Print again only this span: the line with "build_base()", the line with "zip(*points))), Vector(map(max, zip(*points)))", and all lines between them, exactly as given.

-- begin Exercise materials --

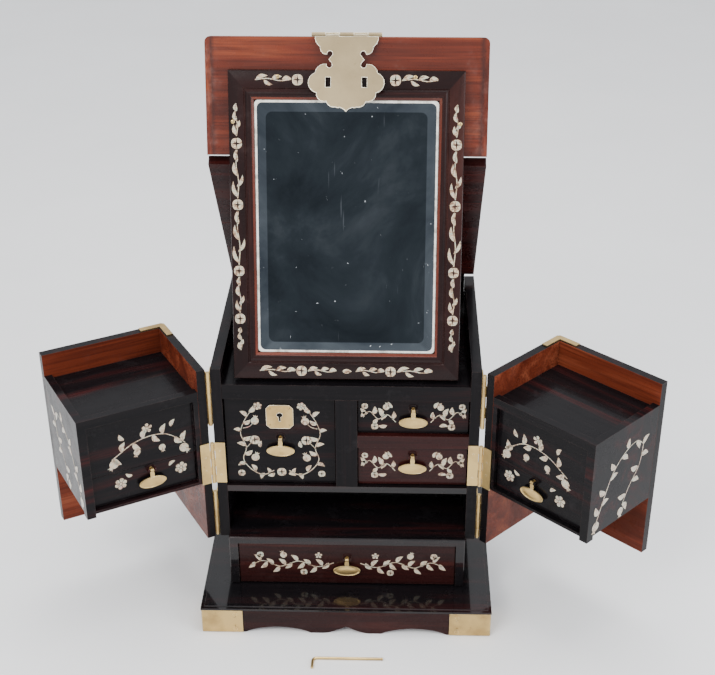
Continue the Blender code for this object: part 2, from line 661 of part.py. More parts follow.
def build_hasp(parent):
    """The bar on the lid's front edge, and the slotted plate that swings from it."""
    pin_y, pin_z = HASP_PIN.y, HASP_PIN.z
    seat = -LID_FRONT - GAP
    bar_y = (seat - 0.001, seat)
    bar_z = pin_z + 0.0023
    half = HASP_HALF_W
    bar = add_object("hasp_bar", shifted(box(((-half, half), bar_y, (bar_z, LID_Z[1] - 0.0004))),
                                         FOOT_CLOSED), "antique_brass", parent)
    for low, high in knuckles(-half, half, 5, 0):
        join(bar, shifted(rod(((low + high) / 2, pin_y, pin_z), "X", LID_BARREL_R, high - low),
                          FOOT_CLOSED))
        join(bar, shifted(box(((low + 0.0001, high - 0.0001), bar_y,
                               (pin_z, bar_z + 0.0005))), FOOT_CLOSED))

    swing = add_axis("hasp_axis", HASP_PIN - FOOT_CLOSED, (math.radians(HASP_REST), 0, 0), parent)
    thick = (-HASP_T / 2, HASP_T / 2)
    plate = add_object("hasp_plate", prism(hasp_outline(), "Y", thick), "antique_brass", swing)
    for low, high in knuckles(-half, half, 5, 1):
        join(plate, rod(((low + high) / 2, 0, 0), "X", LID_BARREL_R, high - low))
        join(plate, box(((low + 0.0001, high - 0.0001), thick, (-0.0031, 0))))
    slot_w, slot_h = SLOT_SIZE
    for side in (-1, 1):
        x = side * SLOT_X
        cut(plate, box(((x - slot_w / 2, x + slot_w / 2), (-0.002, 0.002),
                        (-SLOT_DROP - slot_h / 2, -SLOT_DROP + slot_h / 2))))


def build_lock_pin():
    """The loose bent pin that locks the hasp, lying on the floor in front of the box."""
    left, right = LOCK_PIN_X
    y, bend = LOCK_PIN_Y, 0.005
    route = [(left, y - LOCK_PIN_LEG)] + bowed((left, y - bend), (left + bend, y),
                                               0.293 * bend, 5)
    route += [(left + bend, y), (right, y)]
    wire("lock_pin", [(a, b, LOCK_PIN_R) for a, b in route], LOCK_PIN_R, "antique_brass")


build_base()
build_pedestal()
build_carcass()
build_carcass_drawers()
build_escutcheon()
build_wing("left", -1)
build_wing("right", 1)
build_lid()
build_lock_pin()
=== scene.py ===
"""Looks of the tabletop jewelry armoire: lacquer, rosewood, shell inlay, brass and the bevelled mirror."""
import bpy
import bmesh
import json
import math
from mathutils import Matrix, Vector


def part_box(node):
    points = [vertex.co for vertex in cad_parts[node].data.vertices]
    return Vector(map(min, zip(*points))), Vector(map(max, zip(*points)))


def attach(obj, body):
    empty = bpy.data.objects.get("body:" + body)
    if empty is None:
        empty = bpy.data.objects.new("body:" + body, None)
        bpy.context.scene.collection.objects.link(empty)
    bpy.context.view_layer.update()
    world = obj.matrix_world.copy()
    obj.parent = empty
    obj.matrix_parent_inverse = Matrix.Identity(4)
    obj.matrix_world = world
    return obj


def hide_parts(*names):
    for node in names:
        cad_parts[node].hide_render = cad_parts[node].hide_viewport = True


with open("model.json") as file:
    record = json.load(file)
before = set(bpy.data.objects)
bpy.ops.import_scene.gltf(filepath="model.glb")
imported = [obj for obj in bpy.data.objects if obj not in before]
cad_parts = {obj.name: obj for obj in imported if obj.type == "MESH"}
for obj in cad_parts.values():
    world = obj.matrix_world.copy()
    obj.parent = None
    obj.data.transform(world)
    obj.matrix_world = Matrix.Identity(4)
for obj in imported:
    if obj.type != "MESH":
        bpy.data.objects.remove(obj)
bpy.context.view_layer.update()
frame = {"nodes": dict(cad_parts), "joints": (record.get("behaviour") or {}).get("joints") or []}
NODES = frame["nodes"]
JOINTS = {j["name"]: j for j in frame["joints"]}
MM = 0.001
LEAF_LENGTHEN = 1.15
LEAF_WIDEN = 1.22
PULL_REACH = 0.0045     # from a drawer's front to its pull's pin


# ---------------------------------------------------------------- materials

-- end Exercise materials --
-- begin Exercise materials --

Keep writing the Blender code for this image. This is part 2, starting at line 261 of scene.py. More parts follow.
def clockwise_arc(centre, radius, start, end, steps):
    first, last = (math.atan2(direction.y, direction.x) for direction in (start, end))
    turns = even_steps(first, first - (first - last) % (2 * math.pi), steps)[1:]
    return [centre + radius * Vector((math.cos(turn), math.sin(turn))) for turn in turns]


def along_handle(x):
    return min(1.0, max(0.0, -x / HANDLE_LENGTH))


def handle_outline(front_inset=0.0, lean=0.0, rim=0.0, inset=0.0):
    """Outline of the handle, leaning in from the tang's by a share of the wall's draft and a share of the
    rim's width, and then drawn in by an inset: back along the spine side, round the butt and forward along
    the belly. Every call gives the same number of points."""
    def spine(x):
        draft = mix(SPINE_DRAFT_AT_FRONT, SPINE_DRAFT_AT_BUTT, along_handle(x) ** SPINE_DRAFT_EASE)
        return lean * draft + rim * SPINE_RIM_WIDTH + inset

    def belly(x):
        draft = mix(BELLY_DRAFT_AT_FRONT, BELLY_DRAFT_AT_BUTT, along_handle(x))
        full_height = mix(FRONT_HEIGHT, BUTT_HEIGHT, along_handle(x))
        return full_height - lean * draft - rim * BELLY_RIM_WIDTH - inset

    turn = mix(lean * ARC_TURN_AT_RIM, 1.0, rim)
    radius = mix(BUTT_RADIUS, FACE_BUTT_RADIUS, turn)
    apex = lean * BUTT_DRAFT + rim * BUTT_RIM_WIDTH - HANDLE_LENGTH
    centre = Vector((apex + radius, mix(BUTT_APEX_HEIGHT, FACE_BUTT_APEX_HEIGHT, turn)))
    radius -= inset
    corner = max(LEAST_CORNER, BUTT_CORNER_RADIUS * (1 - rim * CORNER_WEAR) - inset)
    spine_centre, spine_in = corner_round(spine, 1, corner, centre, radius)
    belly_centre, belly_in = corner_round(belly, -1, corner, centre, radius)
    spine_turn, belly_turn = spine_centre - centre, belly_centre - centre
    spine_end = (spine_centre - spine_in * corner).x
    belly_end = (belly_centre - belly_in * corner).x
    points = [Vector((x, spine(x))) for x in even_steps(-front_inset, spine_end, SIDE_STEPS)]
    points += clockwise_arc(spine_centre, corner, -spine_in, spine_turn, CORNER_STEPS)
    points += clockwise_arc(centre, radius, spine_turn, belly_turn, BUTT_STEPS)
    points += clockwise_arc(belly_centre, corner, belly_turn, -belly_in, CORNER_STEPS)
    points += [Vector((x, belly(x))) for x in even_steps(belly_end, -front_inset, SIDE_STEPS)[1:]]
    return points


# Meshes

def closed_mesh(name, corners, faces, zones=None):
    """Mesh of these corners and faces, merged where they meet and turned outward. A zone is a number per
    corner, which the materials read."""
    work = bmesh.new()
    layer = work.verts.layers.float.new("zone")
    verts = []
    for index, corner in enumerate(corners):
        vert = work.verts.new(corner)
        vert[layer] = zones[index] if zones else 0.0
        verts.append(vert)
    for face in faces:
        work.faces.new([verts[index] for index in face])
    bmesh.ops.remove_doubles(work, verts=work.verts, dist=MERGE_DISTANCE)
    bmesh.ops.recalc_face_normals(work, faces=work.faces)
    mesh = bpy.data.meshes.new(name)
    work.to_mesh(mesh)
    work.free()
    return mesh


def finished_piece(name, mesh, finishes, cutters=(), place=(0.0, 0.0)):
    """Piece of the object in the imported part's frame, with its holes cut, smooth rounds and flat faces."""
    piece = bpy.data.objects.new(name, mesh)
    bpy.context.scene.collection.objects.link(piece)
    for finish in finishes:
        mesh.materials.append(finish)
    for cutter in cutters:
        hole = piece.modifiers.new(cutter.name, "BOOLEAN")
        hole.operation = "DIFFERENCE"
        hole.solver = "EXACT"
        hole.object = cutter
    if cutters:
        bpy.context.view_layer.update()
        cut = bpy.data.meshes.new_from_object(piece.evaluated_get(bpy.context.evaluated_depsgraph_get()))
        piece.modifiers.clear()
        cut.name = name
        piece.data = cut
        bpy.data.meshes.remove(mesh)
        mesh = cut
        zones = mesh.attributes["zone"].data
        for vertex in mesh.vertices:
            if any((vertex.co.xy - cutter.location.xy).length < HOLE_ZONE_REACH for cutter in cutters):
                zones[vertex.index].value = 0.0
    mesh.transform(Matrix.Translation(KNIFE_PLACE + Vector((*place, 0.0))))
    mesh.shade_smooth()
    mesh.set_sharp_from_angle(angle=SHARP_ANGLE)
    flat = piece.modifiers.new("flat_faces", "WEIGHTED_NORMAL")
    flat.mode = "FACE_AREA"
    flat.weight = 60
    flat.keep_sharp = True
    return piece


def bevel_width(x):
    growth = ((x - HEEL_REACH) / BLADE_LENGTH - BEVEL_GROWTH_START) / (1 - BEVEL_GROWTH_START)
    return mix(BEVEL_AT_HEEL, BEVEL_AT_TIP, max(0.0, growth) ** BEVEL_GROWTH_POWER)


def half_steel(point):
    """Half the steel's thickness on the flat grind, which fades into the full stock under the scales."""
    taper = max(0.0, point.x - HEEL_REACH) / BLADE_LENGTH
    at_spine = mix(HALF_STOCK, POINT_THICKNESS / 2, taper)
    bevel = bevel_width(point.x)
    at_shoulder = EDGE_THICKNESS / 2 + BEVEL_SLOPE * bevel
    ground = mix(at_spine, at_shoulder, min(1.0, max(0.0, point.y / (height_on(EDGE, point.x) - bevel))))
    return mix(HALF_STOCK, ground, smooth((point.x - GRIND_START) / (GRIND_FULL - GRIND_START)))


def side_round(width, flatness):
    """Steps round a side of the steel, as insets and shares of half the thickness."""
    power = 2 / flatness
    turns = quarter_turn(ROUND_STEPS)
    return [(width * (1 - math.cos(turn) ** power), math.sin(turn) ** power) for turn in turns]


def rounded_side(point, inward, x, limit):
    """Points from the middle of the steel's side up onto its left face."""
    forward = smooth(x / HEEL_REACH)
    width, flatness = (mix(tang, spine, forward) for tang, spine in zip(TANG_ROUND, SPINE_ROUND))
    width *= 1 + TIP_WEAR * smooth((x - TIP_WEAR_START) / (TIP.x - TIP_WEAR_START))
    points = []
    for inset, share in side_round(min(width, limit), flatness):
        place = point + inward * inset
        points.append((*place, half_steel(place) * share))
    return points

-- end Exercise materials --
-- begin Exercise materials --

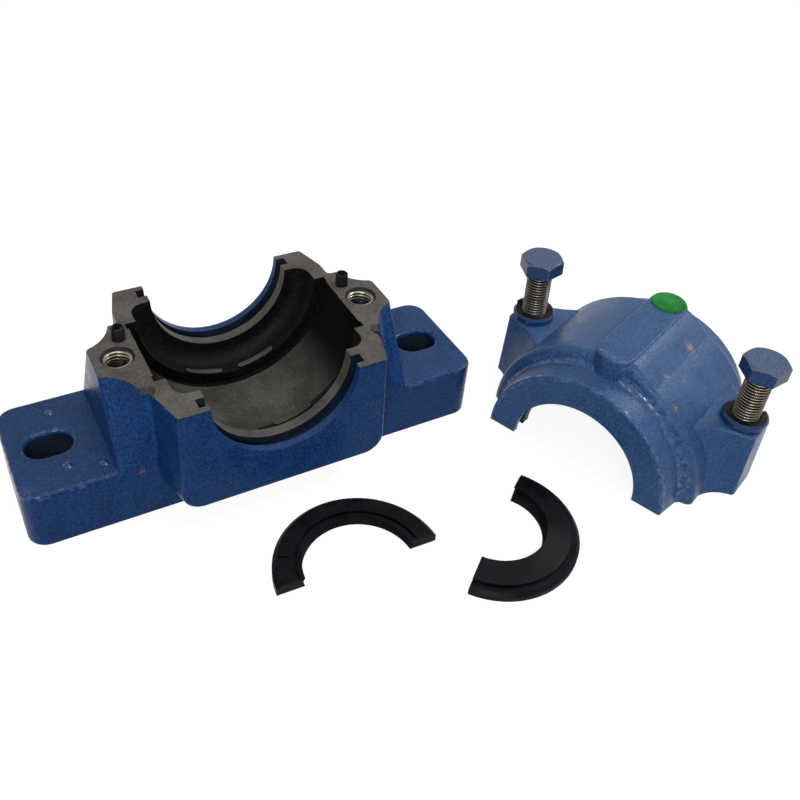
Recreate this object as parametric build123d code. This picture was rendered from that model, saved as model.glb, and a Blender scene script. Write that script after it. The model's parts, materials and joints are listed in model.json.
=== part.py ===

-- end Exercise materials --

Finished exercise:
build_base()
build_pedestal()
build_carcass()
build_carcass_drawers()
build_escutcheon()
build_wing("left", -1)
build_wing("right", 1)
build_lid()
build_lock_pin()
=== scene.py ===
"""Looks of the tabletop jewelry armoire: lacquer, rosewood, shell inlay, brass and the bevelled mirror."""
import bpy
import bmesh
import json
import math
from mathutils import Matrix, Vector


def part_box(node):
    points = [vertex.co for vertex in cad_parts[node].data.vertices]
    return Vector(map(min, zip(*points))), Vector(map(max, zip(*points)))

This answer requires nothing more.